Nonprofit Excellence: the change Welborn wants to see

By February 25, 2019Feature, Leadership

By Lynn Sygiel, editor, Charitable Advisors

For over two years, Candice Perry has worked to develop nonprofit leaders. In her position as the Welborn Baptist Foundation Nonprofit Excellence Officer, her key responsibilities have been to strengthen nonprofits executives and develop a talent pipeline. The foundation is based in Evansville and serves the Tri-state area.

Perry has carved out several approaches for this work. Some times for invitation-only programs, and at other times she or another program officers may identify an organization that needs a consultant to strengthen its efforts.

“The organization may be telling us in their application that they need funding and programming, but we also know that they aren’t going to be successful, if they don’t also put some effort into creating a fundraising plan. So we invite them to share a little bit of information with us, so that we can then connect them and finance the opportunity for a consultant to work with them,” she said.

The foundation has also partnered with Indiana University’s School of Public & Environmental Affairs (SPEA) to create the Next Generation Leadership Academy. The program’s six modules cover governance, finance, fundraising, evaluation, marketing, communication and strategic planning.

“We reached out to organizations that we are familiar with and asked their leadership if they have a next-generation participant or someone in the wings whose skills they would like to build and strengthen.” New executive directors who don’t fall into that category, but need to gain strength, might also be invited.

The academy is being offered a second time, and isn’t just limited nonprofits that are grantees. Indiana University instructors come to Evansville and spend two concentrated days covering a subject. Over the course of nine months, the cohort covers all the topics and participants receive a certificate upon completion. With the group size limited to 15, the program lends itself to interaction.

“We want to offer it not every year, but perhaps every other year or according to the need. There are a lot of organizations in our footprint that are not aware that we’re doing this or that it is an option. It gives us an opportunity to continue to know organizations that we really haven’t had the pleasure of knowing or understanding,” said Perry.

Perry also realizes the importance of developing board members. As a cohort-learning series, it offers Sustain-abilities. An executive director and a board chair are learning partners and spend three full-day sessions at the foundation. Between the in-person sessions, there are webinars with a consultant who is the series facilitator.

The two primary focus areas are fundraising and building an organizational culture. An organization is invited back, if progress is shown and there is an interest to continue.

“What we have learned is that executive director and that board chair have taken back their learning and shared it with the rest of the board. There’s this embedding of information that starts to occur,” said Perry.

This particular series was an experiment that the foundation had started prior to adding Perry’s position.

“It was one of the pilot offerings that helped inform them that we need a Nonprofit Excellence impact area. There was a space that we need to fill,” she said.

At the time, Perry was an executive director and attended the pilot with her board chair.

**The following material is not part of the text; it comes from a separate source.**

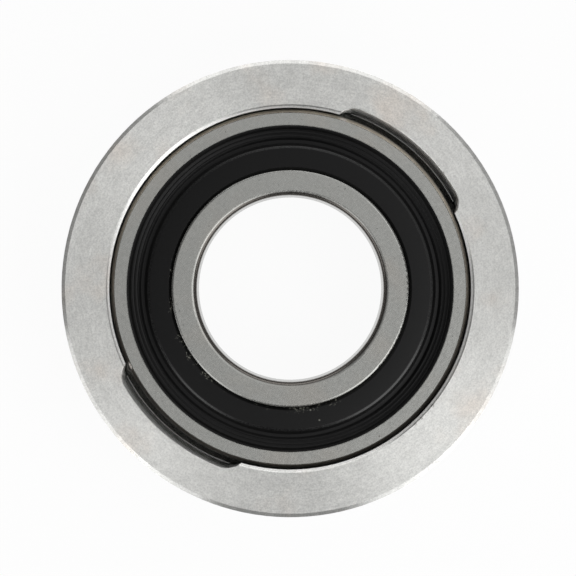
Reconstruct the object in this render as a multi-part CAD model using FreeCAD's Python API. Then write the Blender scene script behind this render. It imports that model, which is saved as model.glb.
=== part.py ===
"""Gimbal bearing: a sealed ball bearing whose round outside swivels in a slotted steel carrier.

Millimetres. The origin is the swivel centre, +Z is the shaft axis and points out of the slotted front,
and the two loading slots lie on the X axis. One STEP file is written for each piece.
"""

import FreeCAD
import Part

import math
import os

# Races: the two rings of the ball bearing
bore_diameter = 35.0
track_wall = 3.14375
ring_width = 23.0
bore_corner_radius = 1.05
outside_corner_radius = 0.45
sphere_edge_chamfer = 0.15
inner_ring_face_width = 4.8
outer_ring_face_width = 2.4

# Balls and their tracks
ball_count = 9
ball_diameter = 11.1125
track_conformity = 0.52
track_play = 0.05
land_step_depth = 3.6
land_step_slope = 0.5

# Seal seats in the outer ring, measured inwards from its face
seal_mouth_depth = 1.3
seal_groove_width = 1.4
seal_groove_depth = 0.5
mouth_edge_chamfer = 0.12

# Seals
seal_fit = 0.02
lip_gap = 0.06
seal_thickness = 2.1
edge_trough_width = 0.62
rib_count = 3
rib_pitch = 0.72
rib_rise = 0.37
rib_step_down = 0.14
rib_valley_depth = 0.16
rib_crest_radius = 0.15
middle_trough_width = 1.0
middle_trough_depth = 0.85
disc_rise = 0.15
disc_edge_radius = 0.5
lip_notch_depth = 0.5
lip_width = 0.3

# Riveted ball cage
cage_thickness = 1.0
cage_width = 4.6
cage_side_gap = 0.8
pocket_play = 0.12
rivet_diameter = 1.6
rivet_hole_play = 0.02
rivet_head_diameter = 2.8
rivet_head_height = 0.6

# Carrier
seat_play = 0.05
carrier_width = 25.0
carrier_wall = 7.8
seat_lip = 1.1
mouth_chamfer_width = 0.6
mouth_chamfer_height = 0.45
rim_chamfer_width = 0.7
rim_chamfer_height = 0.5

# Loading slots in the carrier's front
slot_floor_room = 0.35
slot_mouth_room = 0.9
slot_corner_radius = 4.2
slot_side_room = 0.25
slot_edge_break = 0.15

# Grease path behind the slots: rim groove, holes, seat groove and holes in the outer ring
grease_offset = 6.0
rim_groove_width = 4.0
rim_groove_depth = 1.2
seat_groove_width = 2.4
seat_groove_depth = 0.6
carrier_hole_diameter = 3.0
race_hole_diameter = 1.8

# Radii and heights that follow from the sizes above
bore_r = bore_diameter / 2
ball_r = ball_diameter / 2
half_ring = ring_width / 2
half_carrier = carrier_width / 2
inner_track_r = bore_r + track_wall
pitch_r = inner_track_r + track_play + ball_r
outer_track_r = pitch_r + ball_r + track_play
sphere_r = outer_track_r + track_wall
cage_in_r = pitch_r - cage_width / 2
cage_out_r = pitch_r + cage_width / 2
inner_shoulder_r = cage_in_r - cage_side_gap
outer_shoulder_r = cage_out_r + cage_side_gap
track_groove_r = track_conformity * ball_diameter
land_r = bore_r + inner_ring_face_width
sphere_face_r = math.sqrt(sphere_r**2 - half_ring**2)
seal_mouth_r = sphere_face_r - outer_ring_face_width
seal_groove_r = seal_mouth_r + seal_groove_depth
seat_r = sphere_r + seat_play
mouth_r = seat_r - seat_lip
rim_r = seat_r + carrier_wall
seat_edge_z = math.sqrt(seat_r**2 - mouth_r**2)

ORIGIN = FreeCAD.Vector(0, 0, 0)
UP = FreeCAD.Vector(0, 0, 1)
OUT_FOLDER = "parts"
HALF_TURN = 180.0
FULL_TURN = 360.0
TOOL_OVERRUN = 1.0


def at(r, z):
    """A point of an outline, by its radius and its height."""
    return FreeCAD.Vector(r, 0, z)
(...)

“I can tell you first hand that I saw those aha moments that my board chair was having throughout that series,” said Perry. “I saw the change that occurred in that board chair and how it translated to how he ran our board meetings, our development of our board members, the way that board chair interacted with the other board members, staff and myself. There was a definite shift that occurred for the organization that was strong enough and still is there today, even though that board chair and I am not there. It has continued for that organization.”

The foundation is now working to create a Board Leadership Academy. The concept is to equip board members to better engage with a nonprofit by explaining what is needed of them and what questions to ask when considering joining a board. Perry started investigating this option by going to other entities that were offering board trainings and then look at what fits the Evansville community.

“And where we landed was going to some specific businesses that are well-known in our community for supplying people to serve on boards, and we worked with their HR departments,” she said.

Each corporation supplied three participants for a consultant-led, one-day training. Each potential board member was assigned to a local nonprofit for three months to receive an introduction to services and learn about the organization’s financials.

“They’ll be treated as if they were onboarding that organization. But there’s no expectation that they join that board.

In three months, together with the corporation’s HR person, they will discuss how has this changed perspectives about community engagement.

The Welborn Foundation sees itself as a critical contributor to Evansville’s nonprofit leadership development.

“Everything the foundation does has an evaluation plan around it, so hopefully we can watch the needle move and the community will see the change,” Perry said.